There’s always a degree of good that comes out of any crisis and whether it’s intentional on the part of the person responsible for the crisis or not is immaterial in the long run.

 

When it has to do with the popes and the Church, then usually things work out?

Usually they do. One would have to say — given the fact that this is 2019 — not usually, but always. I tell my classes and then their eyes open really wide: “You know, the Catholic Church is the longest-lasting continuous institution in human history.” Not even the pharaohs had this kind of institutional continuity, which is what I’ve always found remarkable. And it’s not just an institution, it’s an absolute monarchy. Granted, the “monarchy” is elected, but the monarch is absolute, has absolute power.

 

Could one argue that even if a pope changed the whole essence of the papacy, because the office is steered by Christ and the Holy Spirit, that in the long run it really wouldn’t matter? The pope could change it radically and it would still survive.

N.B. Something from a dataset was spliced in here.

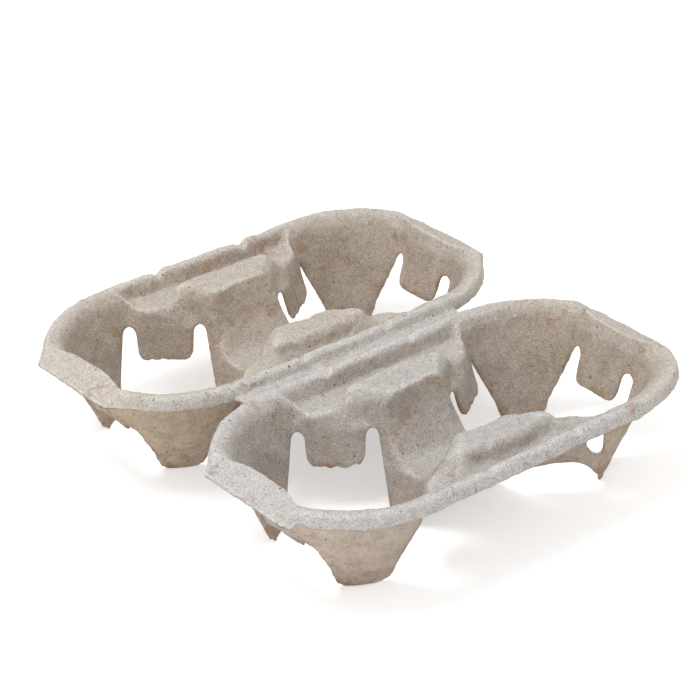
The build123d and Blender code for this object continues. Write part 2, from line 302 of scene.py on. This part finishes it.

Oh yes, definitely. We have many examples, not just the popes, but councils that voted the wrong way and then it took some years, but things were corrected. It happens. But what’s always surprised me, both as a historian and a believer, is sort of the… let’s call it “the bounce-back principle,” an effect which you don’t normally see with human institutions. And that’s what I think is one of the more remarkable facets of the history of the Catholic Church.

 

Despite the best efforts of some members to undermine her, she keeps going.

She keeps going and sometimes there’s so much nastiness and so much suffering involved in these critical moments, in these crises. It’s almost like — I guess an apt comparison might be an illness from which one is eventually healed. It’s never pleasant to go through but the healing is always a wonderful stretch of time, because the healing, even if it’s slow, is always welcome.